S&P's potential ratings downgrade emerged only hours after reports that Goldman Sachs would impose significant job cuts in its investment banking, debt and equity underwriting and merger advisory units. It is understood that Goldman, which employs about 32,000 worldwide and typically cuts the bottom 5 per cent of its workforce annually, will eliminate additional jobs in its worst-performing departments this year. However, David Viniar, the chief financial officer, said that the group's headcount for the year would grow slightly, and it is understood that this is still the plan, even with the extra job cuts. Goldman declined to comment on the possible additional redundancies.

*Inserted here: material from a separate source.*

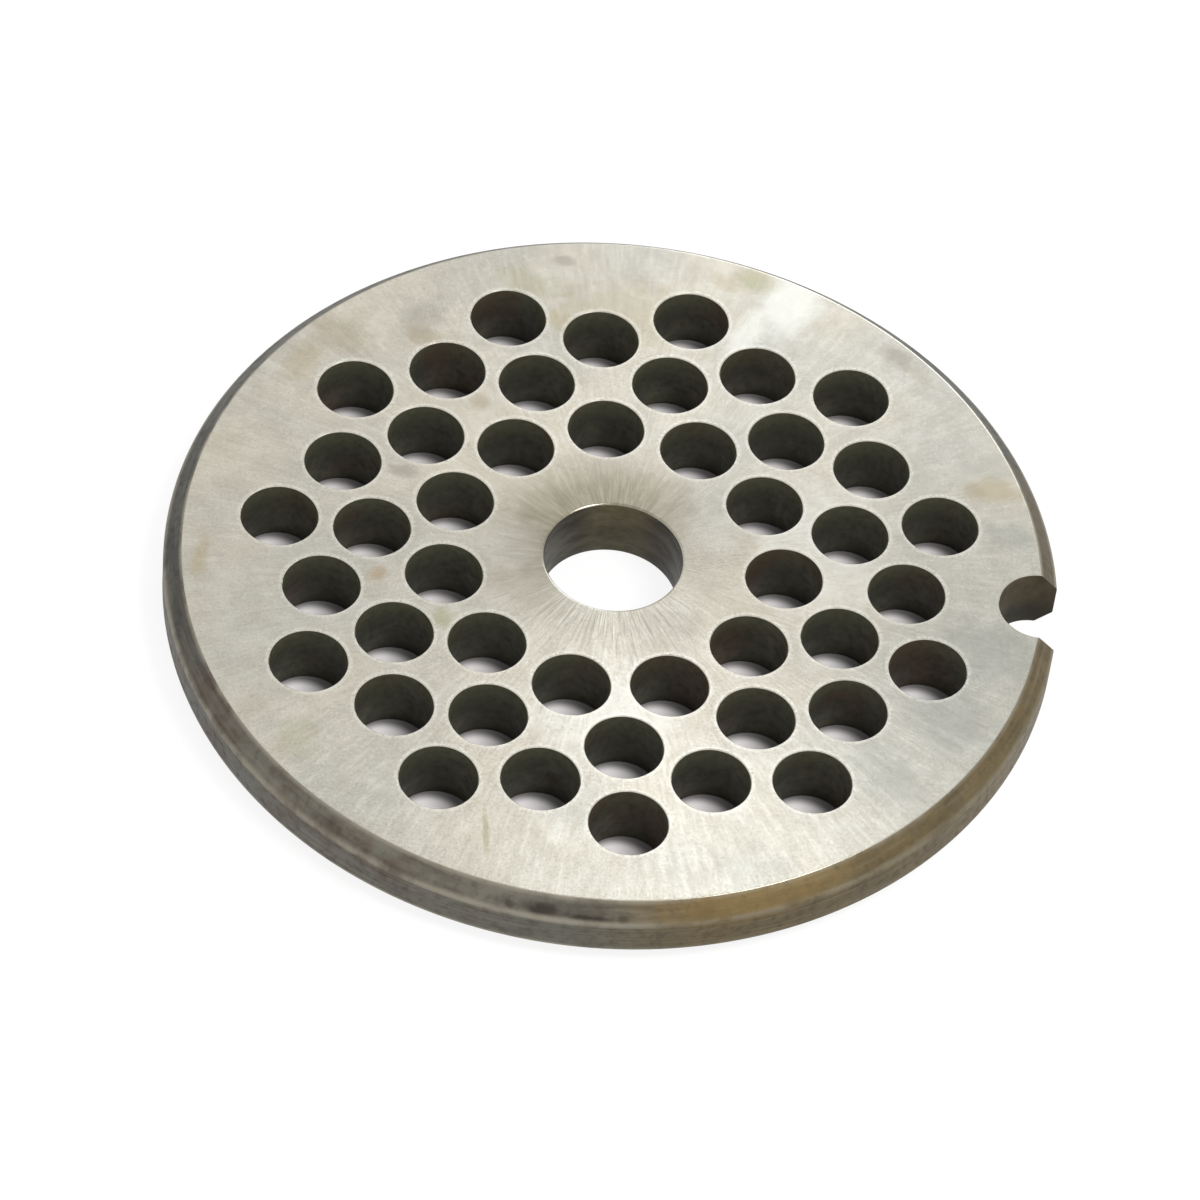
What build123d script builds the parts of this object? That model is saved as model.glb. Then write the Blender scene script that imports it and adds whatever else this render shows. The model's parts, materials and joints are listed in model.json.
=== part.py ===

The cuts would follow the elimination of a further 1,800 jobs at Citigroup worldwide, which is expected to result in hundreds of positions disappearing in the City. The cuts, which will affect investment banking and trading as well as hedge fund and private equity services, come on top of about 21,200 redundancies in the past year.
Wall Street and the City face huge redundancies as the credit crunch continues to spread. This week the Centre for Economic Business Research increased its estimate for the number of job losses in the City this year from 6,500 three months ago to 10,000.
Ping!
Wow! I know a fellow who got out of a deal that had G/S as the deep-pocket behind the deal. Boy, is he relieved to be whole.
The ratings agencies like S & P are the source of the sub prime mess in the first place. Good to see they’re back on the job...
~~Alan Schwartz, Bear Stearns CEO, March 10, 2008
It’s quite possible that on March 10th what Schwartz said was true. You do know that there is an investigation to find out if there were people who tried to profit by creating “run on the bank” at Bear Stearns.
You should have shorted Lehman on March 17th. You would be down over 100% by now.
Kinda makes LEH’s expiration-day short-squeeze (man that is a textbook graph of a short squeeze) from 42 to 50 look just a wee bit suspicious. And you know I’m not a suspicious person *cough*.
I’ll say it again, these multi-percent moves up and down every other day are NOT the sign of a market that is instantly digesting and completely and efficiently reacting to every technical and new fundamental disclosure. They are a sign of overcorrection, or wild movement for no reason whatsoever. The wheels are coming off the cart.
I think a lot of people have figured out that the Friday miracle rallies are just attempts to shake us out of our short positions at the worst possible time. A lot can happen in two, or in this case, three, days, and you gotta bet that the stuff that happens is gonna be bad instead of good.
That said, I wonder if Monday “They” will do the old “panic gap down is the low of the day” as is their usual practice. Screw ‘em. I’m fully re-loaded with QID’s at 52.80, in the red for the moment but far below my previous sale, and I’m holding.
Now there’s a Free Republic first — a retroactive stock recommendation for losing money.
Let's see. Lehman was driven down by the incorrect fear that it was the next Bear Stearns. Then it came out with a good earnings report, the Fed did a nice rate cut, and Fannie Mae and Freddie had part of their excess capital restrictions lifted. All good news for Lehman when some people thought it would be their darkest hour. It's all explainable, not a miracle.
Downgrading either one will in no way effect the millions/billions made for assisting in creating the economic mess for those CEO's at the very top.